Kyrgyzstan Will Move Away From Coal to Hydropower by 2050
At the COP26 summit in Glasgow on November 2, Kyrgyz President Sadyr Japarov made a statement about the transition to an emission-free economy and the impact of climate change on the people of the mountainous areas.
“It is important for Kyrgyzstan to protect its centuries-old glaciers, water resources and great mountains not only from climate change, but also from unscrupulous economic activity. Unfortunately, there are such precedents in Kyrgyzstan, so I urge the international community to work together to oppose business practices which destroys glaciers. Adaptation programs and projects will be implemented in vulnerable sectors such as agriculture, water resources, energy, industry, emergencies, public health, forests and biodiversity. Given that ninety-four percent of our country is mountainous, the scale of the work ahead is enormous. Their implementation will cost almost three billion US dollars” he said.
Japarov said the negative effects of climate change were being felt by the country’s nature and people, and that Bishkek would live up to the goals of the Paris Agreement. He added that Kyrgyzstan will continue to participate responsibly and comprehensively in the global campaign to mitigate climate change as part of its nationally defined policy until 2030.

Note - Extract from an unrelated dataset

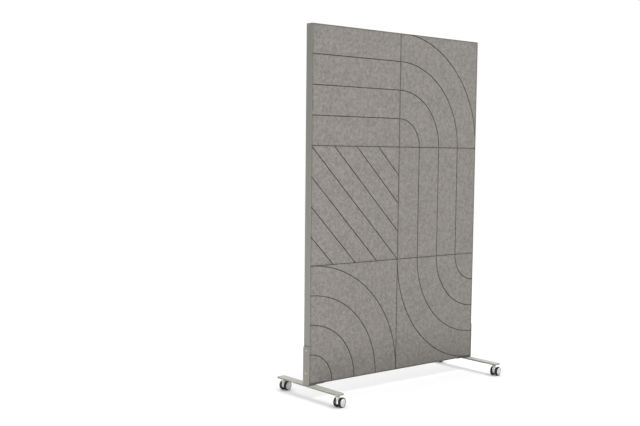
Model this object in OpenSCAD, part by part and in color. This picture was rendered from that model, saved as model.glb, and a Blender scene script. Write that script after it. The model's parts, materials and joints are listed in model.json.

“Kyrgyzstan aims to reduce greenhouse gas emissions by 44 percent by 2030. Today, the share of our country in the structure of world emissions is small, about 0.03 percent. The nature of emissions is an anthropogenic. We estimate that $7 billion will be needed to implement medium-term emergency measures to combat climate change. By 2050, Kyrgyzstan is aiming to achieve a carbon-free green development platform. Renewable energy sources, especially hydropower, will be the locomotive of carbon-free policy. We have launched projects to build small and medium-sized hydropower plants to eliminate the use of carbon energy sources, primarily coal and fuel oil, and to fully convert it into electricity, without harming the environment and the industrial sector and housing and communal services.”
According to the Central Asian Institute for Applied Earth Studies, the area of glaciers in Kyrgyzstan has decreased by 16 percent over the past 70 years. Scientists’ predictions for the future are not encouraging.
By 2100, small glaciers will have completely melted, and the area of white snow and blue ice could be reduced by up to 50 percent. Over the past 50 years, the area of glaciers have shrunk by 6,683 square kilometers, or 16-17 percent.
“The problems I have described in terms of the negative effects of climate change are largely inherent in many mountainous countries. To address them, governments, including the government of Kyrgyzstan, need external assistance. “We propose to establish a special fund under the auspices of the United Nations to implement targeted programs on climate change adaptation, with an emphasis on the conservation of glaciers, forests and biodiversity, improved disaster preparedness, and socio-economic support for mountain communities, especially women and children,” said President Japarov.
Mountains covered with white snow and blue ice make up four percent of the total area of Kyrgyzstan. Kyrgyzstan accounts for 45 percent of the glaciers in Central Asia. At the same time, there are disagreements over the distribution and use of water in the region—tensions which are likely to grow stronger as water becomes scarcer and temperatures rise.